High performing offers usually solve a specific problem. They must be clear and simple. Lead gen forms work well for those who want speed. Landing pages work well for those who want deeper qualification.

You strengthen your funnel when you combine both formats.

Effective Offers:
• Templates
• Checklists
• Industry reports
• Event registrations
• Case studies
• Free audits

Are lead gen forms better than landing pages?

Lead gen forms increase volume. Landing pages improve qualification. Use both and check conversion quality.

LinkedIn Advertising

LinkedIn ads help you reach decision makers who match your ICP. Targeting is precise. You control seniority, job titles, industries, and company size. This leads to higher quality traffic.

Strong ads focus on one message. One problem. One offer. Simple ads perform better than complex ones. The goal is clarity. The goal is fast understanding.

Ads perform best when refreshed every month. This keeps engagement strong during longer campaigns.

Best Performing Formats:

  • Sponsored content
  • Lead gen ads
  • Message ads
  • Conversation ads
  • Event ads
  • Retargeting ads
  • Document ads

Account-Based Marketing on LinkedIn

ABM helps you target specific accounts with customized messaging. LinkedIn supports this because you can upload account lists and reach the right companies. You then layer content, ads, and outreach around these accounts.

ABM relies on multiple touches. You start with awareness ads, introduce insights, follow with offers, and complete the sequence with outreach and sales conversations.

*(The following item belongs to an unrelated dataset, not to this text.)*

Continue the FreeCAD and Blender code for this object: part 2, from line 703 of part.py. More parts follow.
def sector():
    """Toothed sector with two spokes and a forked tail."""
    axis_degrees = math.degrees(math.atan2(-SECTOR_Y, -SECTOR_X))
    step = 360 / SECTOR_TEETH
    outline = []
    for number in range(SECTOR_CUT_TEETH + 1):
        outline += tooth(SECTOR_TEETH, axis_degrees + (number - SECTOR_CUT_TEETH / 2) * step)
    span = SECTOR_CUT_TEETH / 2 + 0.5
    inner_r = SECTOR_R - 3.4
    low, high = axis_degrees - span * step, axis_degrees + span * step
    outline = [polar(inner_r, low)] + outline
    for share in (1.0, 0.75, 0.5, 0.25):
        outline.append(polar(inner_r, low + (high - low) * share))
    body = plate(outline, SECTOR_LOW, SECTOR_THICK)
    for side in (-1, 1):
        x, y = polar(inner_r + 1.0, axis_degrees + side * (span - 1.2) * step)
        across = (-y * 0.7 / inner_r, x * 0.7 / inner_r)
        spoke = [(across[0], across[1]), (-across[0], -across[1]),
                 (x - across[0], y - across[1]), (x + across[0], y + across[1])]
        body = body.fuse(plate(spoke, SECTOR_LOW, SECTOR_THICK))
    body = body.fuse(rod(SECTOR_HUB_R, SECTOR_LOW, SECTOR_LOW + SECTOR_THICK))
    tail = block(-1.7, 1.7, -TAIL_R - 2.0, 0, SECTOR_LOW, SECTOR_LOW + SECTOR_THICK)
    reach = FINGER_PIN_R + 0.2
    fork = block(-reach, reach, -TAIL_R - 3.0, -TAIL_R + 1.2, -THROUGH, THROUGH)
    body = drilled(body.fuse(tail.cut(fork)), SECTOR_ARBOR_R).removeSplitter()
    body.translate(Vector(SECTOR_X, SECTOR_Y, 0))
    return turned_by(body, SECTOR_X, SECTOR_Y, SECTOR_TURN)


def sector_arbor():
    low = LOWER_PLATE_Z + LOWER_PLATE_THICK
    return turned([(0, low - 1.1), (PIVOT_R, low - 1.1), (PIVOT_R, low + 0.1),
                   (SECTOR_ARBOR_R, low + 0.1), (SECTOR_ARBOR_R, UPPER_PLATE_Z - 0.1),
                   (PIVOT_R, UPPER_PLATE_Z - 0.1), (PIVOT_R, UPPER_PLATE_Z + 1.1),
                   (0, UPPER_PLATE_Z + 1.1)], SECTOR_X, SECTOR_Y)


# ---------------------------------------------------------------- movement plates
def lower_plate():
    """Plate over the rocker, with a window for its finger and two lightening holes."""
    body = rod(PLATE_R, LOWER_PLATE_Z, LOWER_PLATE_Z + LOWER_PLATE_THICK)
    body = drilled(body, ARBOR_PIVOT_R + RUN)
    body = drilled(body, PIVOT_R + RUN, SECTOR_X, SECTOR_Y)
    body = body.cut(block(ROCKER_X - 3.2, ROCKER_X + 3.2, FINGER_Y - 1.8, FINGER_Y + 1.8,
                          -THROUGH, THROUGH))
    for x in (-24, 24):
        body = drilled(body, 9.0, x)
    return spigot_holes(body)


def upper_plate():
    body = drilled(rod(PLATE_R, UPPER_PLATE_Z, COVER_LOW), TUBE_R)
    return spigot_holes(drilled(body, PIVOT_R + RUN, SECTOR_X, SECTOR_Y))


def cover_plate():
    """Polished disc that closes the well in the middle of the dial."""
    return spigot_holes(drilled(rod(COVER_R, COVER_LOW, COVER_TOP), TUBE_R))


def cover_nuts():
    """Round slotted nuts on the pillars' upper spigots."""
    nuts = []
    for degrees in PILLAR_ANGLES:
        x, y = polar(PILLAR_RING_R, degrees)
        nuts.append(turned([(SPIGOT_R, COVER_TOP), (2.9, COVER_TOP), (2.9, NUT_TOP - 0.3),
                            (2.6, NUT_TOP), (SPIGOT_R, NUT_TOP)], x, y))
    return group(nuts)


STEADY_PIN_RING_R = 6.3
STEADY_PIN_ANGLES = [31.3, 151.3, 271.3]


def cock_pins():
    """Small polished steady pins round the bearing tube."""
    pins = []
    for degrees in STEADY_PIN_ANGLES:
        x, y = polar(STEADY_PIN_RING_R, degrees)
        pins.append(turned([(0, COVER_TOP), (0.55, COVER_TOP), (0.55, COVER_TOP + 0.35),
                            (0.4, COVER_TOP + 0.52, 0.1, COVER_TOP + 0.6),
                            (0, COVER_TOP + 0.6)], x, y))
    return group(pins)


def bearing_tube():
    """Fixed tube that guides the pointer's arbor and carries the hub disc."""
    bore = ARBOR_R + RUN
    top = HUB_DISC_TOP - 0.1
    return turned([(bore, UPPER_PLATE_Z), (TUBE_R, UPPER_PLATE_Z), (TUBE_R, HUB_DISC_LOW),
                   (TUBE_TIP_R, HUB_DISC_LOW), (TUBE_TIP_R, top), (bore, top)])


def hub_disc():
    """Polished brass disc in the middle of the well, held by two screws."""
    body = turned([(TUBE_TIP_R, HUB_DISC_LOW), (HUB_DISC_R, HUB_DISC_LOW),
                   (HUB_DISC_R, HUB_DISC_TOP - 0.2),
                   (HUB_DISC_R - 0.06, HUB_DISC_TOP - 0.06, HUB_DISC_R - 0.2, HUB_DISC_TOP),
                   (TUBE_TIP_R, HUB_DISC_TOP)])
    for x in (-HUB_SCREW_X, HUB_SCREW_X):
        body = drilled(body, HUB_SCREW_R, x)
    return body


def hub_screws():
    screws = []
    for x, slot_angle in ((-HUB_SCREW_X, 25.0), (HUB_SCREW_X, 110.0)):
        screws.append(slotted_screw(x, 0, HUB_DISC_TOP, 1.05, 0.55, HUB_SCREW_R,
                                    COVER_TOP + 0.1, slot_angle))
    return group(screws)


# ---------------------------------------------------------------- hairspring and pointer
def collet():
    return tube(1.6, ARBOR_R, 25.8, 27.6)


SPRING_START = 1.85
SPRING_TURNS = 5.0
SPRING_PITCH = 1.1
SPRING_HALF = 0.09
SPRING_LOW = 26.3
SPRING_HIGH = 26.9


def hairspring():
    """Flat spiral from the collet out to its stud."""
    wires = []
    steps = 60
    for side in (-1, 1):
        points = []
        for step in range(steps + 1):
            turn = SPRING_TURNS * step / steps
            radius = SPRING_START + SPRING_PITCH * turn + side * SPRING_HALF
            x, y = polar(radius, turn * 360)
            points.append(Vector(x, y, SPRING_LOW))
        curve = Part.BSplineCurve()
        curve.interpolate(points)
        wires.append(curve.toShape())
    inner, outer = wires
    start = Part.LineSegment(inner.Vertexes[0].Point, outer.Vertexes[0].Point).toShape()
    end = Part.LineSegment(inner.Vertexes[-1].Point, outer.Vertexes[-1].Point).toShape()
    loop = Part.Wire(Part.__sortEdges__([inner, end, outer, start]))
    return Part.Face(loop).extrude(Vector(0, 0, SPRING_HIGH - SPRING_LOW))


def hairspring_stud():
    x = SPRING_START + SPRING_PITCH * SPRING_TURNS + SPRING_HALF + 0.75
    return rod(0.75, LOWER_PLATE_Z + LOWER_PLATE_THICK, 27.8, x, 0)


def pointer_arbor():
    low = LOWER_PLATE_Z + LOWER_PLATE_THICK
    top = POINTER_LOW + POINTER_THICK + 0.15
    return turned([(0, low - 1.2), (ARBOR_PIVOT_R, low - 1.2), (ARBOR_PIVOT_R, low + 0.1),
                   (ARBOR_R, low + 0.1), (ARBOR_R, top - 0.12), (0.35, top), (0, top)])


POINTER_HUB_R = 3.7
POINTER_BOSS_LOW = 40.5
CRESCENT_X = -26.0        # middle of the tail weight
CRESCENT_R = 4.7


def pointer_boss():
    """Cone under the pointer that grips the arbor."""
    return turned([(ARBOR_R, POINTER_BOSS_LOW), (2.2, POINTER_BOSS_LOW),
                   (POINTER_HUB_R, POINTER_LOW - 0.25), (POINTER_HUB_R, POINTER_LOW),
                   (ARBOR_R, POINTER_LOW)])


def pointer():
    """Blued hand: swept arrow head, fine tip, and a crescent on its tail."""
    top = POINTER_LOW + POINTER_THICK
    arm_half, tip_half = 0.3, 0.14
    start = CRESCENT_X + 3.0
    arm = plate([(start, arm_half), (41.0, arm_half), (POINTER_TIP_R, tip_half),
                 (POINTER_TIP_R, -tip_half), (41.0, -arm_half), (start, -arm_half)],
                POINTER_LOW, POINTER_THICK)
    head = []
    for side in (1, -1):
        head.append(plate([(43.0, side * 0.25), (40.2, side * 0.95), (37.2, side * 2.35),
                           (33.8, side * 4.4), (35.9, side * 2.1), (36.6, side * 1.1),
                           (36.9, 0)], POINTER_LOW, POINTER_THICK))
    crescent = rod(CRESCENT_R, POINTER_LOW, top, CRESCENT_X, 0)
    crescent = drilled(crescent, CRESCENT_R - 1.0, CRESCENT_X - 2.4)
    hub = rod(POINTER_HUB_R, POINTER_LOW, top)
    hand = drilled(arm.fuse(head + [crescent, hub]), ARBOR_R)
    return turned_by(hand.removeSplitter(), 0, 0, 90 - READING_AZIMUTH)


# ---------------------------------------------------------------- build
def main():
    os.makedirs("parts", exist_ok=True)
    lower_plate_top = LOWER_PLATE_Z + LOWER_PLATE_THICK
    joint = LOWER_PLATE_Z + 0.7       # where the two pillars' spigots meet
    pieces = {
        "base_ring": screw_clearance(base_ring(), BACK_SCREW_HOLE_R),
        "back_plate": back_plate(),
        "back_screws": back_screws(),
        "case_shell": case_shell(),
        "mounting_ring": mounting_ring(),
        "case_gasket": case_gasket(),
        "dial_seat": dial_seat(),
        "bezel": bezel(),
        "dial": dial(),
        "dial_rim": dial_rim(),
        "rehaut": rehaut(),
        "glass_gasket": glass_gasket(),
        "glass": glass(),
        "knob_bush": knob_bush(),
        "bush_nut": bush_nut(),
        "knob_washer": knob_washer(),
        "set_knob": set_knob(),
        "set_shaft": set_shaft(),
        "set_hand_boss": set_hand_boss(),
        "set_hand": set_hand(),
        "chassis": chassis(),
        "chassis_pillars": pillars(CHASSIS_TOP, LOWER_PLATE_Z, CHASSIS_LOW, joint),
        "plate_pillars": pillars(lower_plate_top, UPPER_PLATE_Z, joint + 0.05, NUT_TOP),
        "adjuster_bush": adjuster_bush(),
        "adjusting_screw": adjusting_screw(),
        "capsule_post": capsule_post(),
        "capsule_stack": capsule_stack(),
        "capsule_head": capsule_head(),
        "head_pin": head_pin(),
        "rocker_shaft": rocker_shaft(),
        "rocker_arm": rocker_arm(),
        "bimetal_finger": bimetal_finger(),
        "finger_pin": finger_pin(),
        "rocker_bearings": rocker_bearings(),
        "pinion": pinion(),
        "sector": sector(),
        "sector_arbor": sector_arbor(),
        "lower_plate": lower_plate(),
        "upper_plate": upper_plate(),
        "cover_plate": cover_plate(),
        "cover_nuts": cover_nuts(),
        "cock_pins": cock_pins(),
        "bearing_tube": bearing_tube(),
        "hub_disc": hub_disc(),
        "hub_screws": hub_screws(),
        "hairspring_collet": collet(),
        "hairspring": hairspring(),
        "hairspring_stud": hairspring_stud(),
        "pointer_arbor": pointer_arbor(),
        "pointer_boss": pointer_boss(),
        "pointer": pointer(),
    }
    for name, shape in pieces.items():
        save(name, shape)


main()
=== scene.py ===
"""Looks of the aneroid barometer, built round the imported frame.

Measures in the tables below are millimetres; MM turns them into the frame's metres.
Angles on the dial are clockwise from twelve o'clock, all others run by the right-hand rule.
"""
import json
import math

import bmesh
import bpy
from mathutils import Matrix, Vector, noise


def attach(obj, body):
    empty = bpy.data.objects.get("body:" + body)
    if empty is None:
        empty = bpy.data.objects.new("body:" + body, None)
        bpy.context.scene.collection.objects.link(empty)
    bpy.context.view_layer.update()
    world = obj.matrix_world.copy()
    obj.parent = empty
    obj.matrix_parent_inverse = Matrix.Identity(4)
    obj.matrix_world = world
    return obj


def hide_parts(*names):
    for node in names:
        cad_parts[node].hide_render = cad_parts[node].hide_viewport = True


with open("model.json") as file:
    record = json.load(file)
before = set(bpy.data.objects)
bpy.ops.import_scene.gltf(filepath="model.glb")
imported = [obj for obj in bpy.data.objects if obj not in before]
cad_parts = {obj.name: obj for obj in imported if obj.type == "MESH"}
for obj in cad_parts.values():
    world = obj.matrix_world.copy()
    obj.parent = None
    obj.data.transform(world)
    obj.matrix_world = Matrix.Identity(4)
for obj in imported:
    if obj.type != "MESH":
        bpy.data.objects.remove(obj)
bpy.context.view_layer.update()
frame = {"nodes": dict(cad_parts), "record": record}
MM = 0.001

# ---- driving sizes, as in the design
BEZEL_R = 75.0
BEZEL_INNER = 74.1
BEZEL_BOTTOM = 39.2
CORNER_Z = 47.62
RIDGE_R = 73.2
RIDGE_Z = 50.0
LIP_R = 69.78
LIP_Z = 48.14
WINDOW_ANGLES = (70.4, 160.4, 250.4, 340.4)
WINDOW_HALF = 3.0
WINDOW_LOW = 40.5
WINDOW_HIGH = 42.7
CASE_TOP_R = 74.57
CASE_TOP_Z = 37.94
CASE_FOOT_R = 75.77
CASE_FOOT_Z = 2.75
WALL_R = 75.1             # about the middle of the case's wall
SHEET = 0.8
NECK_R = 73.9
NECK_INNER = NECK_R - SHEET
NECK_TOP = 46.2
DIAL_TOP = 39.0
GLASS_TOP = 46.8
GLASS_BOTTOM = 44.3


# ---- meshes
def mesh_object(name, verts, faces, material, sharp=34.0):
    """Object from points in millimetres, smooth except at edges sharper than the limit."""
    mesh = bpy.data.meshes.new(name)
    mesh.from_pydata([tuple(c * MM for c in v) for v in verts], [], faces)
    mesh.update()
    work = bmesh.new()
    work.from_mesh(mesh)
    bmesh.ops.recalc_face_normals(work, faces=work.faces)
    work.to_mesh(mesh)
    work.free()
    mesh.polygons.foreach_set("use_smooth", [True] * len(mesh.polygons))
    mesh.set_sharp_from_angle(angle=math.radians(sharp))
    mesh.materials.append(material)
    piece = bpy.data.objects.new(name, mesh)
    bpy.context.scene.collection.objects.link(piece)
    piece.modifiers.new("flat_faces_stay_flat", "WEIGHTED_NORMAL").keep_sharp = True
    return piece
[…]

ABM works because each message fits the context of that account. Relevance drives response rates up.

ABM Steps:

  1. Build an account list
  2. Segment by priority
  3. Upload accounts to Campaign Manager
  4. Run awareness content
  5. Deliver insight driven ads
  6. Launch lead gen ads
  7. Use Sales Navigator for contact outreach
  8. Add event invites and follow up

LinkedIn Marketing for Events

LinkedIn drives strong event performance. Professionals respond quickly to event announcements and agendas. They also share events with peers who face similar challenges.

A strong event marketing sequence includes early promotion, speaker highlights, and reminders. You can amplify attendance with retargeting ads and outreach to your ICP.

Post-event follow up is essential. This is where many conversions happen. You send recordings, resources, and clear CTAs.

Event Promotion Steps:

  • Announce early
  • Promote speakers
  • Publish agendas
  • Run event ads
  • Invite target accounts
  • Follow up with resources

LinkedIn Campaign Management

You need weekly management to keep campaigns efficient. LinkedIn ads run on auction models. Results change as audiences shift. You must adjust budgets, creatives, and targets often.

A clear review schedule keeps your cost per lead stable. It also improves your overall conversion rates. You refine winning ads and remove weak ones. This creates long term performance gains.

Campaign management also requires coordination with sales. Lead quality must be reviewed regularly.

Weekly Actions:

  • Review core metrics
  • Test new creatives
  • Adjust bids
  • Expand winning segments
  • Pause weak ads
  • Track pipeline impact

How to Choose a LinkedIn Marketing Agency

The right agency must understand B2B behavior. They must know how buyers move through long sales cycles. They must handle content, ads, and outreach with precision. Experience matters.

Ask for clear examples of results, how they qualify leads, and how they measure pipeline influence. You need more than vanity metrics. You need real outcomes that align with revenue.

A strong agency becomes a reliable extension of your team.

What to Look For:

  • B2B specialization
  • Clear reporting
  • ABM experience
  • Content capabilities
  • Sales alignment
  • Ad management experience
  • Compliance focus

How long before results show?

Most companies start to see traction in 30 to 60 days.

Metrics That Matter in LinkedIn Marketing

Metrics guide improvement. LinkedIn offers many numbers, but only a few influence revenue. You track awareness early, engagement next, and pipeline impacts last. This keeps your focus on actions that matter.

You analyze performance on a weekly basis, review trends monthly, and make adjustments quarterly. This helps you build a predictable system for continuous growth.

Reliable metrics help you protect your budget and refine your approach.

Metrics to Track:

  • Reach
  • CTR
  • Comments
  • Leads
  • Lead quality
  • Pipeline influence
  • Opportunity value
  • Close rate

Common LinkedIn Marketing Mistakes

Companies struggle on LinkedIn when they treat it as a side activity. Inconsistent posting weakens visibility. Poor targeting weakens ads. Weak content reduces credibility. Lack of follow-up leads to wasted leads.

You avoid these issues with a structured approach by setting clear weekly workflows, creating content themes, and tracking results to adjust often.

Small improvements compound over time.

Mistakes to Avoid:

  • No strategy
  • Broad audiences
  • Weak headlines
  • No follow up
  • Over-selling in posts
  • No experimentation

Building a Sustainable LinkedIn Marketing System

Sustainability comes from repetition: you follow a weekly structure, keep your content simple, engage with your ICP daily, review performance regularly, and improve one part at a time.

This rhythm gives you a steady presence. Buyers begin to recognize your name. They begin to trust your insights. They respond faster to your outreach. You create predictable outcomes.

LinkedIn rewards you when you show up consistently.

Weekly Workflow:

  • Publish content
  • Engage with prospects
  • Review analytics
  • Follow up with leads
  • Test ads
  • Add new accounts
  • Align with sales

Key Takeaway

LinkedIn marketing helps you reach buyers when they search for insights and solutions. You guide them with clear content, relevant ads, and structured outreach. With consistent action, your LinkedIn presence grows into a strong channel for conversations and revenue. Start with a simple plan. Improve each part weekly. Progress comes from consistency.